Essay Period Thoughts: Attempts to Keep Sane No.1


The first entry in a journal I am keeping to pull distracting thoughts from my head to let me focus on my essays for my course. I aim to type up each day's entry in a separate post, and collate them all into one place after I have finished.

2.5.2017
1. MANIFESTO TO SHIT IN THE WOODS.
            Why does no-one live in the woods? Our lives have abstracted away from them. We flush our waste away with fresh water & pulped, pressed and dried trees. Meanwhile, bears shit in the woods. We shit in the pipeline, through the U bend, blasted with chemicals, out into the sea, snaking up and around the surface tension of the ocean.
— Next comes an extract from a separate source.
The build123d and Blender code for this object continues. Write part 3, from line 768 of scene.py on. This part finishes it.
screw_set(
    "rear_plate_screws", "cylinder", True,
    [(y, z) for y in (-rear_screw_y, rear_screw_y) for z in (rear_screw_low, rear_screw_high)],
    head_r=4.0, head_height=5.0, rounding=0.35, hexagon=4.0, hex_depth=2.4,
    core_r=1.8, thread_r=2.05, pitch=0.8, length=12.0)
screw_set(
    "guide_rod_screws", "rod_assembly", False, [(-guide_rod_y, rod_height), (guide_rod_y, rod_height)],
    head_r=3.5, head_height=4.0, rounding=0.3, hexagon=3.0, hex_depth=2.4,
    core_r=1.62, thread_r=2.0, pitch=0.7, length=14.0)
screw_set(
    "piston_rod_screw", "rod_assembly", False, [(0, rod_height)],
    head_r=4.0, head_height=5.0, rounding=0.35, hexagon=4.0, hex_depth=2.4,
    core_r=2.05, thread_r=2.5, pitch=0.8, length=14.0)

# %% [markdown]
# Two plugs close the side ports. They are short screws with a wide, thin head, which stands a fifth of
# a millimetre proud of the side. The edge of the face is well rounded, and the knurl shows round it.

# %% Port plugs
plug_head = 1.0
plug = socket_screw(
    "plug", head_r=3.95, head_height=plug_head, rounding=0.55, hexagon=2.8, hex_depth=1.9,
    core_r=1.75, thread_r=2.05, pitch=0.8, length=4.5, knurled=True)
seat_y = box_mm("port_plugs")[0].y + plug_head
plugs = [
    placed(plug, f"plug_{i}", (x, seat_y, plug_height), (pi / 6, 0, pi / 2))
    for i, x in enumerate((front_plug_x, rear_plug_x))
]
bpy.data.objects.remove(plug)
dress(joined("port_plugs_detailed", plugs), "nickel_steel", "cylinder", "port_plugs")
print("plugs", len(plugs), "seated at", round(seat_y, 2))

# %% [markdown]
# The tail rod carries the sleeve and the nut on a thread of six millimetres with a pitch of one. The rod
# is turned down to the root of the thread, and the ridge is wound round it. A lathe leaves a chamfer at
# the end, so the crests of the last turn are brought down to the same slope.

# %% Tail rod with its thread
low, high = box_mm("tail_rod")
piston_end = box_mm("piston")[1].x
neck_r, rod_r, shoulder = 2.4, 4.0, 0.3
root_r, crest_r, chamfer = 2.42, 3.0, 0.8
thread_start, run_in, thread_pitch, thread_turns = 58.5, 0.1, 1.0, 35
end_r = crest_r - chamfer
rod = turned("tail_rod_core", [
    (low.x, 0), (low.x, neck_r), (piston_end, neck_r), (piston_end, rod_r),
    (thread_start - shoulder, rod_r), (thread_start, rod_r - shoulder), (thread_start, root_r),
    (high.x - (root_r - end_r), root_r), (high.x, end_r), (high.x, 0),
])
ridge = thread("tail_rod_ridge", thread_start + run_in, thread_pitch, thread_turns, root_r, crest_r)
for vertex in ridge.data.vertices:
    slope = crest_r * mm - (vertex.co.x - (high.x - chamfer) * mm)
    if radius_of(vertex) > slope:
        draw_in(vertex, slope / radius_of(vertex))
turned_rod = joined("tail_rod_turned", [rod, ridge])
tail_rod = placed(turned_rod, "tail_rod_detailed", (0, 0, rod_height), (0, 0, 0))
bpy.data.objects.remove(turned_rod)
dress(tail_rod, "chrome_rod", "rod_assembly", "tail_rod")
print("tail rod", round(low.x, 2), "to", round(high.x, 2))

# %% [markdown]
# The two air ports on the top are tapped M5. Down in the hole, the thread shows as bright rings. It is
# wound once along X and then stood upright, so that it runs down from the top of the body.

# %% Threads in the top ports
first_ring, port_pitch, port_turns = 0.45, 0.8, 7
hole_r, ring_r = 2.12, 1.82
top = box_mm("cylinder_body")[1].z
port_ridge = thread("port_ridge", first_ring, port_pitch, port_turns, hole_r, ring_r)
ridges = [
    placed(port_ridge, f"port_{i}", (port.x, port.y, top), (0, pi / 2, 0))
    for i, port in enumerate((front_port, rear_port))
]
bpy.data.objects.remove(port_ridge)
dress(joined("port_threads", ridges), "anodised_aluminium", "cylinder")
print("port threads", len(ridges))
Everyone I know, everyone in the city, is departed. They have left Earth for the pavement world; reliant on the store, petrol, bus. If we were to live in the woods, we’d be dead in days. But you can live in the woods, we used to! How strong is a generational shift, that so much humdrum, basic know-how is lost in the silence of death, or in the silence of complacency; why talk about how you might’ve had to dig your own latrine when you don’t even need to look at your faeces for longer than you’re in the room, and then- poof!- never again! You and your stool will never meet again. We may never live in the woods, and so when earth-Earth, Earth1, dies, we will be surprised to see the pavement disappear from under our feet.

2. SURPRISE WITH BEING

            Often, I will have a rising sensation; a mixture of dread, stress, fear, and utter wonderment. These moments arise in relation to many things, and is essentially the surprise of actuality, of realizing you are ‘being’. I feel it for small things; when I remember that I have compelted a degree, when I remember that I am responsible and care for the life of a cat. I think it is most powerful when it occurs in relation to an unavoidable and commonplace truth that no-one says or likes saying. Most recently, I felt the sensation arise while dully attending a lecture and thus looking at the lecture, the lecturer, and the room full of other lecture attendees. I realized that each and every one of them, including myself, were all hairless great apes, babbling, stinking, blinking, hungry, thirsty & in constant need to defecate. Me and everyone I’ve ever known is a monkey, the strangest one, the one most different to all other primates. One must push down the Surprise with Being if one wishes to go about as normal. What happens if you don’t push it down, but pull it out?